There are a few options that I know of.
1) Is the simplest way okay? The easiest by far would be to attach the PDF as a normal attachment. Then render the first page of the pdf as an image, embed it in the email and link it to open the PDF if you can. Entourage kind of does this on the Mac.
Alternatively, what I found was the following:
2) FLASHPAPER embedded in HTML displaying a PDF. Adobe has a technology called Flashpaper. It is a flash based file viewer. You can use flashpaper format documents that go into it, or PDFs as the source.
Check out some examples. That's really flash. http://www.adobe.com/products/flashpaper/examples/
Assuming you send an HTML email that will get through (images aren't turned off, etc), you can can embed the Flashpaper viewer right in your HTML code as a normal Flash object.
Most HTML email clients use Internet Explorer Bits, Webkit bits, or Gecko bits to render the html.
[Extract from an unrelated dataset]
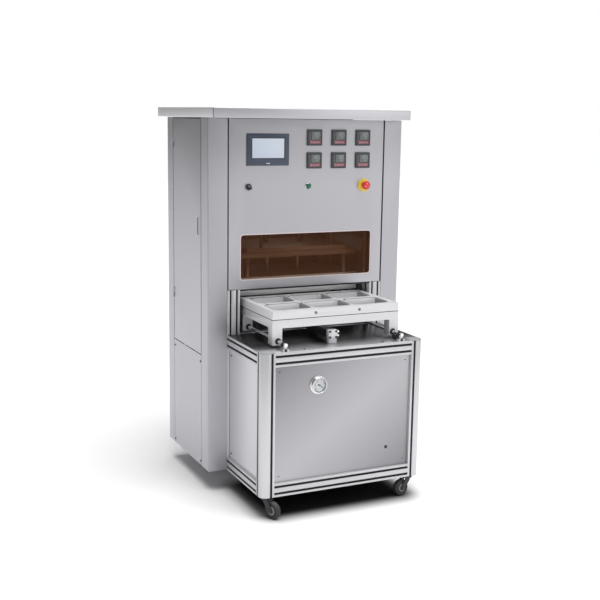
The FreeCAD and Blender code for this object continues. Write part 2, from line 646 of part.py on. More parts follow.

Flash player is pretty well installed on everything, so it works well. A good example of this is when we open an email and it has video playing in it. It's almost always Flash.
I have had luck doing it this way -- the only thing you'd have to decide is if most of your clients can see this and how much (if any) today's software might block it.
What I ended up doing was a hybrid. 1) Attach it to the email, 2) Embed the Flashpaper viewer. They get it either way.
Flashpaper is available seperately for $75. It has come in handy where the client was not able to install adobe acrobat on each computer and it had to be 100% web based.
I would imagine you should be able to do the same using any language with a little more effort and using something like Flashpaper.
Hope that helps
This is not possible--at least not in a way that will work with many clients. You'll need to just attach the file.
If you have only one client to worry about, it might be possible--but not likely without manually changing settings on each client.
The MIME type of a PDF is "application/pdf" not "image/pdf"